BRIEF -> Locate, in the data below, the line that contains "for piece in" and the line that contains "import math"; reproduce exactly those two lines and every line between them, nothing more.

RAW DATA ->
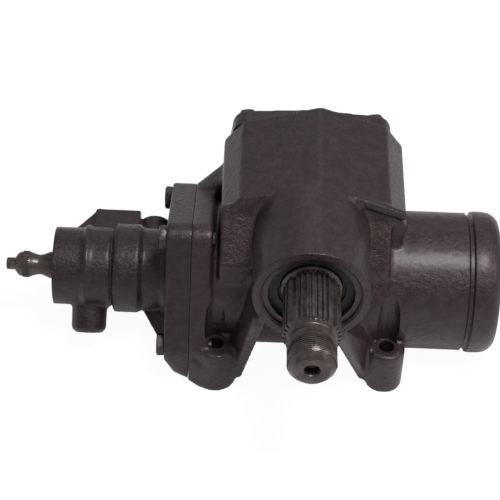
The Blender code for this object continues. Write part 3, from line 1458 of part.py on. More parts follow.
def spline_outline():
    """The outline of the splined end, with a wide blind tooth at each quarter."""
    root = SPLINE_RADIUS - SPLINE_DEPTH
    pitch = math.tau / SPLINE_TEETH
    blind_every = SPLINE_TEETH // BLIND_SPLINES
    polar = []
    for number in range(SPLINE_TEETH):
        middle = pitch * number
        polar += [(SPLINE_RADIUS, middle - pitch * 0.2), (SPLINE_RADIUS, middle + pitch * 0.2)]
        if number % blind_every:
            polar += [(root, middle + pitch * 0.38), (root, middle + pitch * 0.62)]
    return [(radius * math.sin(angle), SECTOR_Z + radius * math.cos(angle)) for radius, angle in polar]


def sector_shaft():
    """The output shaft: toothed sector, two journals, splined end, nut thread and T-slot."""
    edge = 1.0 * MM
    root = SPLINE_RADIUS - SPLINE_DEPTH
    shaft = turned(
        [
            (SHAFT_END_Y + CENTRE_DRILL_DEPTH, 0.0),
            (SHAFT_END_Y, CENTRE_DRILL_RADIUS),
            (SHAFT_END_Y, NUT_THREAD_RADIUS - SHAFT_END_CHAMFER),
            (SHAFT_END_Y + SHAFT_END_CHAMFER, NUT_THREAD_RADIUS),
            (NUT_GROOVE_END_Y, NUT_THREAD_RADIUS),
            (NUT_GROOVE_END_Y, NUT_GROOVE_RADIUS),
            (SPLINE_END_Y - edge, NUT_GROOVE_RADIUS),
            (SPLINE_END_Y + edge, root - edge / 2),
            (SPLINE_START_Y, root - edge / 2),
            (SPLINE_START_Y + edge, SHAFT_RADIUS),
            (SECTOR_FRONT_Y + edge, SHAFT_RADIUS),
            (SECTOR_FRONT_Y + edge, COVER_JOURNAL_RADIUS),
            (COVER_JOURNAL_END_Y - edge, COVER_JOURNAL_RADIUS),
            (COVER_JOURNAL_END_Y, COVER_JOURNAL_RADIUS - edge),
            (COVER_JOURNAL_END_Y, 0.0),
        ],
        MEDIUM_ROUND,
        "Y",
        (0.0, 0.0, SECTOR_Z),
    )
    sector = prism(sector_outline(), SECTOR_FRONT_Y, SECTOR_BACK_Y)
    spline = prism(spline_outline(), SPLINE_END_Y, SPLINE_START_Y + edge / 2)
    slot_start = LASH_HEAD_Y - SEAT_GAP
    slot_end = LASH_HEAD_Y + LASH_HEAD_HEIGHT + SEAT_GAP
    long = 2 * COVER_JOURNAL_RADIUS
    wide = LASH_HEAD_RADIUS + RUN_GAP
    narrow = LASH_SCREW_RADIUS + RUN_GAP
    cuts = [
        box((-long, slot_start, SECTOR_Z - wide), (long, slot_end, SECTOR_Z + wide)),
        box(
            (-long, slot_start + edge, SECTOR_Z - narrow),
            (long, COVER_JOURNAL_END_Y + edge, SECTOR_Z + narrow),
        ),
    ]
    return joined("sector_shaft", shaft, (sector, spline), cuts)


def build_fixed_pieces():
    """Everything that stays with the housing."""
    centre = (0.0, 0.0, SECTOR_Z)
    main_housing()
    valve_housing()
    flange_bolts()
    port_seat("pressure_port_seat", PRESSURE_PORT_X, PORT_BLOCK_END_Y)
    port_seat("return_port_seat", RETURN_PORT_X, RETURN_PORT_END_Y)
    side_cover()
    cover_gasket()
    cover_bolts()
    lash_adjuster()
    lash_locknut()
    bearing_start = SEAL_BORE_END_Y + SEAT_GAP
    needle_bearing(
        "sector_bearing_outer", bearing_start, POCKET_FRONT_Y - SEAT_GAP, SHAFT_RADIUS, "Y", centre
    )
    cover_bearing_start = COVER_HUB_START_Y + SEAT_GAP
    cover_bearing_end = COVER_JOURNAL_END_Y - LASH_HEAD_HEIGHT
    needle_bearing(
        "sector_bearing_inner", cover_bearing_start, cover_bearing_end, COVER_JOURNAL_RADIUS, "Y", centre
    )
    sector_seals()
    end_plug()
    adjuster_plug()
    thrust_start = PLUG_SHOULDER_X
    thrust_bearing(
        "upper_thrust_bearing",
        thrust_start,
        SLEEVE_START_X - SEAT_GAP,
        SPOOL_RADIUS + RUN_GAP,
        SLEEVE_RADIUS,
    )
    thrust_bearing(
        "lower_thrust_bearing",
        WORM_HEAD_END_X + SEAT_GAP,
        HEAD_SHOULDER_X - SEAT_GAP,
        WORM_NECK_RADIUS + RUN_GAP,
        WORM_HEAD_RADIUS,
    )


def build_moving_pieces():
    """The pieces of each moving body, under the name of its joint axis."""
    input_shaft()
    torsion_bar()
    valve_sleeve()
    worm_shaft()
    rack_piston()
    ball_guide()
    recirculating_balls()
    sector_shaft()


FINISHES = {
    "black_iron": (BLACK_IRON, 0.5, 0.35),
    "black_steel": (BLACK_STEEL, 0.4, 0.5),
    "bright_steel": (BRIGHT_STEEL, 0.3, 1.0),
    "seal_rubber": (SEAL_RUBBER, 0.7, 0.0),
    "seal_plastic": (SEAL_PLASTIC, 0.5, 0.0),
    "brass": (PLUG_BRASS, 0.35, 1.0),
}

NODE_FINISH = {
    "main_housing": "black_iron",
    "valve_housing": "black_iron",
    "valve_housing_bolt": "black_steel",
    "pressure_port_seat": "brass",
    "return_port_seat": "brass",
    "side_cover": "black_iron",
    "cover_gasket": "seal_plastic",
    "cover_bolt": "black_steel",
    "lash_adjuster_screw": "black_steel",
    "lash_adjuster_locknut": "black_steel",
    "sector_bearing_outer": "bright_steel",
    "sector_bearing_inner": "bright_steel",
    "sector_shaft_seal": "seal_rubber",
    "sector_backup_washer": "black_steel",
    "sector_snap_ring": "black_steel",
    "cylinder_end_plug": "black_steel",
    "end_plug_o_ring": "seal_rubber",
    "end_retaining_ring": "black_steel",
    "adjuster_plug": "black_steel",
    "adjuster_locknut": "black_steel",
    "input_shaft_bearing": "bright_steel",
    "input_shaft_seal": "seal_rubber",
    "input_dust_seal": "seal_rubber",
    "upper_thrust_bearing": "bright_steel",
    "lower_thrust_bearing": "bright_steel",
    "input_shaft": "black_steel",
    "torsion_bar": "bright_steel",
    "valve_sleeve": "bright_steel",
    "sleeve_seal_ring": "seal_plastic",
    "worm_shaft": "bright_steel",
    "rack_piston": "bright_steel",
    "piston_ring": "seal_plastic",
    "rack_piston_end_plug": "bright_steel",
    "ball_return_guide": "bright_steel",
    "ball_guide_clamp": "bright_steel",
    "recirculating_ball": "bright_steel",
    "sector_shaft": "black_steel",
}

AXIS_PIECES = {
    "sector_axis": ("sector_shaft",),
    "worm_axis": ("input_shaft", "torsion_bar", "valve_sleeve", "sleeve_seal_ring", "worm_shaft"),
    "piston_axis": (
        "rack_piston",
        "piston_ring",
        "rack_piston_end_plug",
        "ball_return_guide",
        "ball_guide_clamp",
        "recirculating_ball",
    ),
}


def kind_of(made):
    """The name without its number, so that the copies of a piece share one entry."""
    return made.name.rstrip("0123456789").rstrip("_")


def new_empty(name, place, parent=None):
    empty = bpy.data.objects.new(name, None)
    empty.location = place
    empty.parent = parent
    bpy.context.scene.collection.objects.link(empty)
    return empty


def main():
    clear_scene()
    build_fixed_pieces()
    build_moving_pieces()
    finishes = {name: finish_material(name, *values) for name, values in FINISHES.items()}
    solids = list(bpy.data.objects)
    for made in solids:
        if not made.hide_render:
            made.data.materials.append(finishes[NODE_FINISH[kind_of(made)]])
    middle_x = (INPUT_TIP_X + CYLINDER_END_X) / 2
    middle_y = (SHAFT_END_Y + LASH_SCREW_END_Y) / 2
    gear = new_empty("gear_frame", (-middle_x, -middle_y, -MOUNT_PLANE_Z))
    axes = {
        "sector_axis": new_empty("sector_axis", (0.0, 0.0, SECTOR_Z), gear),
        "worm_axis": new_empty("worm_axis", (0.0, 0.0, 0.0), gear),
        "piston_axis": new_empty("piston_axis", (0.0, 0.0, 0.0), gear),
    }
    for made in solids:
        made.parent = gear
    for piece in solids:
        for axis, kinds in AXIS_PIECES.items():
            if kind_of(piece) in kinds:
                piece.parent = axes[axis]
                piece.location = -axes[axis].location


main()
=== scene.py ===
# %% [markdown]
# This script dresses a recirculating-ball power steering gear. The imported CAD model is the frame: each of
# its solids keeps its place, and the pieces made here stand for the ones that the eye sees. It comes
# first, because every later step measures from it.

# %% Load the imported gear
import math

import bmesh
import bpy
from mathutils import Matrix, Vector


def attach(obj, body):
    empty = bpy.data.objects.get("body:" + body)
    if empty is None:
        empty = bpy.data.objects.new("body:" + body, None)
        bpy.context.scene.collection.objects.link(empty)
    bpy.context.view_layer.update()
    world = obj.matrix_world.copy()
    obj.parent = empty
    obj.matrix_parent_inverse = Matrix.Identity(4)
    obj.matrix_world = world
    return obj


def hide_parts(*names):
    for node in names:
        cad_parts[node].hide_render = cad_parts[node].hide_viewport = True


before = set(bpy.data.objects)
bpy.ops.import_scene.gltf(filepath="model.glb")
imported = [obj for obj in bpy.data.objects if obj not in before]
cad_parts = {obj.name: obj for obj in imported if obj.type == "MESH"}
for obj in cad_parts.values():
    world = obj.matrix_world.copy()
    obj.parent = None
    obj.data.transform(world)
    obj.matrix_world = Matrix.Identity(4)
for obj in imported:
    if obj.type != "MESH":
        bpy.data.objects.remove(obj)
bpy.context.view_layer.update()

MM = 0.001

# %% [markdown]
# A gear maker measures from the worm's axis, where it passes under the sector shaft. All sizes below are
# millimetres from that point, x along the worm towards the closed end of the cylinder, y towards the side
# cover and z up. One matrix takes such a drawing to its place in the scene, so that each piece's object
# can stay at the origin with its place in its mesh.

# %% From the drawing to the scene
AXIS_POINT = Vector((37.15, 22.75, 46.0))
DRAWING_TO_SCENE = Matrix.Scale(MM, 4) @ Matrix.Translation(AXIS_POINT)
FINE_ROUND = 96
SMALL_ROUND = 40


def shape_object(name, shape):
    """A scene object from a drawing in millimetres."""
    bmesh.ops.transform(shape, matrix=DRAWING_TO_SCENE, verts=shape.verts)
    bmesh.ops.recalc_face_normals(shape, faces=shape.faces)
    mesh = bpy.data.meshes.new(name)
    shape.to_mesh(mesh)
    shape.free()
    made = bpy.data.objects.new(name, mesh)
    bpy.context.scene.collection.objects.link(made)
    return made


def on_axis(axis, centre, along, radius, angle):
    """The point at an angle round an axis through centre."""
    across, up = radius * math.sin(angle), radius * math.cos(angle)
    offset = {"X": (along, across, up), "Y": (across, along, up), "Z": (across, up, along)}[axis]
    return Vector(centre) + Vector(offset)


print("drawing origin at", [round(value * MM, 4) for value in AXIS_POINT])

# %% [markdown]
# Most of a gear is turned, or flows from convex lumps. Turning a profile round an axis gives bores, shafts
# and bosses. A convex hull round a few discs or corners gives webs, flanges and drafted walls, which is
# how a pattern maker thinks of them too. Corners of a profile are eased with a small arc, because light
# catches on such an edge.

# %% Turned shapes
LONGEST_ARC = 0.45  # as a share of the side that it eases


def eased(profile, radius, steps=3):
    """The same profile with a small arc at each inner corner."""
    made = [tuple(profile[0])]
    for before, corner, after in zip(profile, profile[1:], profile[2:]):
        start, middle, end = (Vector(point) for point in (before, corner, after))
        if corner[1] == 0:
            made.append(corner)
            continue
        back, on = start - middle, end - middle
        cut = min(radius, back.length * LONGEST_ARC, on.length * LONGEST_ARC)
        first, last = middle + back.normalized() * cut, middle + on.normalized() * cut
        for step in range(steps + 1):
            t = step / steps
            made.append(tuple(first * (1 - t) ** 2 + middle * 2 * t * (1 - t) + last * t * t))
    made.append(tuple(profile[-1]))
    return made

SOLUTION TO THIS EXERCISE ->
    for piece in solids:
        for axis, kinds in AXIS_PIECES.items():
            if kind_of(piece) in kinds:
                piece.parent = axes[axis]
                piece.location = -axes[axis].location


main()
=== scene.py ===
# %% [markdown]
# This script dresses a recirculating-ball power steering gear. The imported CAD model is the frame: each of
# its solids keeps its place, and the pieces made here stand for the ones that the eye sees. It comes
# first, because every later step measures from it.

# %% Load the imported gear
import math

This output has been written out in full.